When you press into the dough with your fingertip, it should spring back reasonably quickly and not be sticky. If it's still very sticky (i.e. you pull your finger away and there's dough all over it), add more flour and resume kneading.
Once you're done, transfer it to a bowl that has been sprayed or oiled and floured and cover it with a damp cloth. I often use the same mixing bowl, and just sprinkle some flour on top of it. Let it rise until doubled, which should take 45-90 minutes depending on the flour and how warm your house is.
Yay, it's doubled! I used a smaller bowl for this, so if you left it in a large mixing bowl it might not look this big. Just look for it to have doubled in size.
Now we're going to knead it. I just collapse the air out of it and then just kind of smash it in a ball with my hands for as long as I can stand it. I usually knead for a minute or so. Some recipes say you must knead for 5-10 minutes each time. So far, I haven't found a problem with the consistency of my bread. That could be that I let it rise two times before proofing, I'm not sure.
Now, I use a pastry separator to split the dough into two. Put them in two pans that have been sprayed or oiled and floured, and cover again with a damp cloth. Wait until they have doubled.
Now, they've doubled.
Grease and flour two loaf pans to accommodate them.
Next, stretch out the dough slowly. If you see it starting to tear, you're pulling it too far. Stretch it into a rectangle and then roll it up the long side. This allows for a more consistent texture for the loaf. Place the roll into the pan. The last stage of rising is called "proofing." Allow it to rise at least to 0.5-1" above the rim of the pan. These are a little small today, so that will be more than double. When they're almost done, preheat your oven to 350.
They're ready to go in the oven!
You might consider doing a wash for the top. A water wash (don't use too much! Just a light brushing) will create a soft crust. A butter wash will create a flakier, brown crust. An egg wash will create a harder, darker-brown crust. For the butter wash, just melt a tablespoon of butter into a bowl:
Then, brush it on gently with a basting brush.
If you want to do an egg wash, just beat a single raw egg in a bowl and brush it on the same way. When the oven is preheated, put them in the oven (same rack is fine, middle level) for 25 minutes.
They're done! You can tell they are done by tapping on the crust. If it sounds hollow, you're good to go. These ended up a little smaller than usual.

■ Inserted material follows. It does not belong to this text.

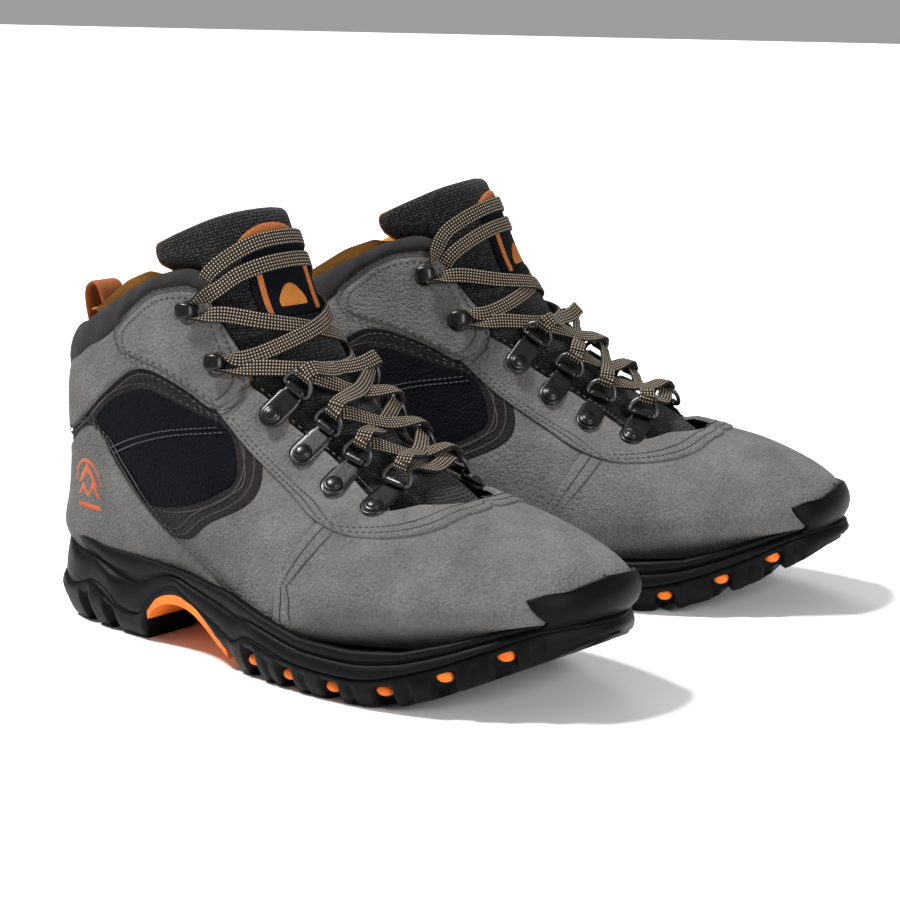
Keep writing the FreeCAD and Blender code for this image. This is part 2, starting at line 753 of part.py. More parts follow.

I can usually expect the loaves to be similar to regular store-bought sandwich bread, in size. It took less flour to reach optimum elasticity today, so I'm guessing that's the culprit. Allow the loaves to cool as long as you can stand it. Then, enjoy!
If you're wondering what this might look like with an egg wash, here you are. Coincidentally, this is the first time I ever made this kind of bread, and the first bread I'd baked in several years. The fact that it turned out so well and so beautiful on the first try ought to demonstrate that this really is an insanely easy recipe with great results.
Light Wheat Bread Recipe
1-2 tablespoons active dry yeast
1 cup warm (not hot) water
1/3 cup honey
Put these three together and let them sit in the bowl for about ten minutes until it starts to get foamy on top. Then get out the other ingredients.
Three eggs
1/2 t. salt
4 cups bread flour (or 2.5 cups bread flour, 1.5 cups whole wheat flour; or 4 cups whole wheat flour)
Mix it all together with a bread hook (or knead by hand) until it is nice and elastic. Put it into a metal bowl that has been greased and floured. Let rise covered with a damp towel until doubled. Punch down, knead for as long as you can stand it. Let rise covered again until doubled. Divide in half, put in loaf pans that have been oiled and floured (or just on a cookie sheet, for artisan-bread style). Let rise one more time, this time uncovered. Bake at 350 until it's golden brown, around 25-30 minutes.